Message from the Executive Director
Before assuming his duties as Executive Director in August 2007, Ambassador O'Keefe had a long and distinguished career with the U.S. Department of State. As U.S. Ambassador to the Kyrgyz Republic from 2000 to 2003, O’Keefe negotiated the treaty allowing Coalition forces to establish a base there in support of operations in Afghanistan, set up an investment advisory council headed by the President of Kyrgyzstan, and worked with Kyrgyzstan’s President and Minister of Education to make university acceptance merit-based, and created an outreach program to the Muslim community. O’Keefe also served as Director of Career Development, principle Deputy Assistant Secretary of State for Human Resources and as Acting Director General of the Department of State. Ambassador O’Keefe has had a distinguished career as diplomat, serving in Belgrade, Moscow, Oslo, and Kyrgyzstan, where he was the U.S. Ambassador. While there he negotiated a security agreement with the Kyrgyz government and worked with President Akayev to make university acceptance merit based. As Director of Career Development and then acting Director General of Department of State, he lead an effort to revise standards for professional development and promotion for Foreign Service personnel. He speaks Russian.

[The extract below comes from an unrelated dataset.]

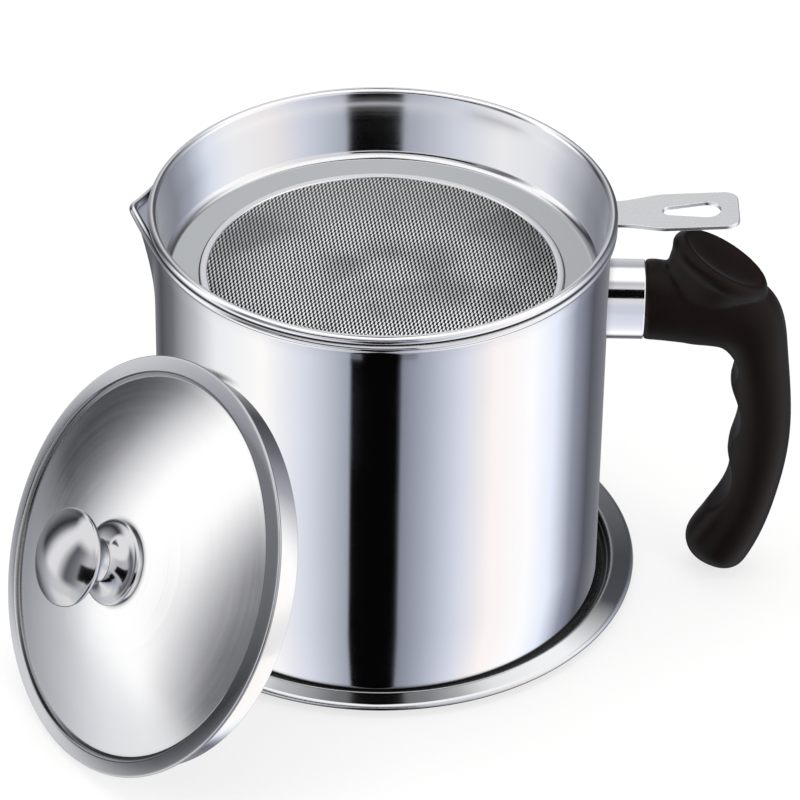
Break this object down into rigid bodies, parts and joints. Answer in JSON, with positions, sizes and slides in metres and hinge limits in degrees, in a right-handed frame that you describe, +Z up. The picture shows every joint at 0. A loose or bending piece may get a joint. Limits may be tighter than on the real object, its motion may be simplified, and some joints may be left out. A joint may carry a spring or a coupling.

How does the Open World Leadership Center directly support Congressional interests? In two ways: First, many constituents are involved in service clubs and international outreach. For example, one of our best partners is Rotary international, and local Rotary clubs host our delegates, retain ties with the guests and Rotary clubs in Russia and elsewhere, and nominate participants from these countries. We link similar organization, sister cities and sister states such as Iowa and the Republic of Kosovo, and support community colleges and medical centers throughout the U.S. who wish to broaden the experience of their students and professionals.
For example, Senator Lamar Alexander (TN) wrote on behalf of former Majority Leader of the Senate, Dr. William “Bill” Frist, to arrange a program on delivery of medical services to rural areas. We arranged for 18 doctors, one half to Knoxville, one half to Memphis with the last three days in Nashville where Dr. Frist was host and guide through the Vanderbilt Medical Center.Second, we introduce to Members and their staff participants directly involved in activities of interest to Congress, and more broadly, to the U.S. A recent group of newly-elected members of the Ukraine parliament included a former soldier who was elected while serving on the front in Eastern Ukraine. He brought firsthand accounts of the challenges in confronting highly trained Russian military despite a lack of modern equipment, as well as the spirit of resistance among young Ukrainians. This practical information, that they would otherwise have not been privy to, is useful to Members and their staff.
How can a member of Congress get involved in the Open World program or request programming? Located on Capitol Hill, Open World is always available to stop by and meet with members or staff to discuss their priorities for the program and initiatives we might support. We link Members to the leaders of countries and regions they are most interested in. Members can request that a delegation be hosted in their state or district, or that we schedule an in-depth briefing by our participants. We can tailor a visit by rising leaders of countries important to U.S. policy tailored to a Member’s particular interest.
How does Open World ensure that it is a resource, an asset, and a sound investment for Congress? It’s not easy. While we have the lowest cost, and most efficient exchange program in the U.S. government, with a staff of six, we don’t always broadcast as well as we might the kind of targeted, results oriented programming we do. As an example, when Members of Congress, and of the Ukrainian Caucus in the House and the Senate, noted the very human consequences of the Russian incursion into Ukraine, we responded with a Post-traumatic Stress Disorder program with Yale Medical School ( who contributed pro bono). The result was the participants set up clinics in their region, and others brought the training they received to colleagues on the front lines. Along those same lines, the Russian Federation is waging a very successful information war. Our Board Trustees approved more delegates who are engaged in on-line response to Russian disinformation.
How do host communities help shoulder the cost burden of hosting the delegations? We have triple the number of communities requesting to be part of the program as we have slots to give them. Our host communities cover 20% of our costs, meals, transportation, cultural events. But even more than money, they show our delegates the spirit of volunteerism, the hospitality that our visitors remark is the best part of the program. Our surveys show a significant change for the better of perceptions of the U.S. Since delegates stay with families, they see the U.S. from the inside out. Priceless.
What is the future of the Open World program? Open World continues to fulfill its mission to serve Members of Congress who desire to both better inform their own foreign policy formulation, and inform other nations of U.S. values. Under the guidance of our Board of Trustees, which includes six Members of Congress, we will continue to introduce young foreign leaders to the American democratic governing systems and free market operations at every level: federal, state, and local. Open World will continue its relationship with the network of leaders it has enlisted, especially with those from countries crucial to American national security interests.